Changelins, s’il me semble avant tout destiné aux adolescents, ravira tout autant les adultes. Le récit est captivant et son personnage principal, inoubliable. De quoi rendre impatient pour la suite…

Le grain de sable

Il est fait plusieurs fois référence aux X-Men dans le roman – l’histoire possède d’ailleurs des similitudes avec les fameux mutants, comme autant de clins d’oeil malicieux.

Gramophone

Feel the Empty Mask d’Android Lust

Sur le mur


Cette illustration de la série de bande dessinée Le Chant des stryges (éditions Delcourt, 1997-…., série en cours ), que l’on peut voir en 4e de couverture du tome 7 et signée Richard Guérineau, dessinateur de la série.

Dans la même veine

Si ce roman vous a plu, je vous recommande la lecture de Carrie de Stephen King (Le Livre de Poche, 2010), Les Enfants de Frankenstein de Richard Pierce (Pocket jeunesse, 3 vol., 1998), La Métamorphose de Franz Kafka (Librio, 2004); ainsi que la bande dessinée Le Chant des stryges de Corbeyran et Guérineau (Delcourt, 1997-…., série en cours, 13 vol. parus).

A propos de Sophie Dabat

Née en 1979, Sophie Dabat a d’abord vécu à Marseille avant de se retrouver en Bretagne. Elle s’est lancée dans le milieu de l’édition en 2006, officiant comme lectrice, correctrice et traductrice.

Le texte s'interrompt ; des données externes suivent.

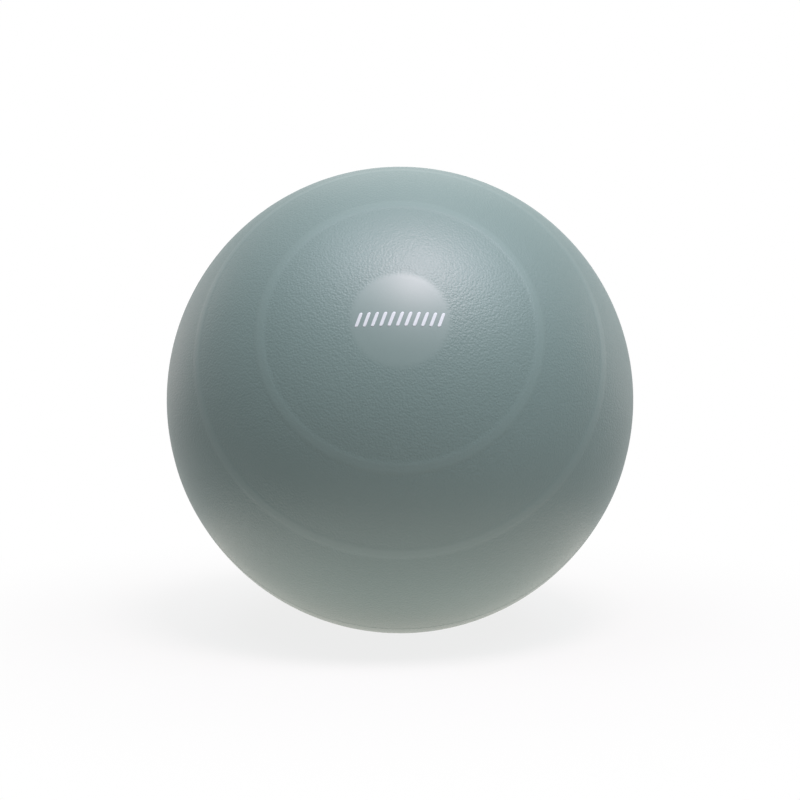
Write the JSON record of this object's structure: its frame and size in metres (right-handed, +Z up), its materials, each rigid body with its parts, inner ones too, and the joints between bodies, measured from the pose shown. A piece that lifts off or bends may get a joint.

Elle s’est aussi lancée comme auteur et on a déjà pu apprécier sa plume dans les anthologies Le Crépuscule des loups (Le Calepin Jaune, 2008), Identités (Glyphe, 2009), Les Héritiers d’Homère (Argemmios, 2009) ou encore L (CDS éditions, 2009).

Références

Changelins – Tome 1 : Evolution, éditions BlackBook, 457 pages, 2010.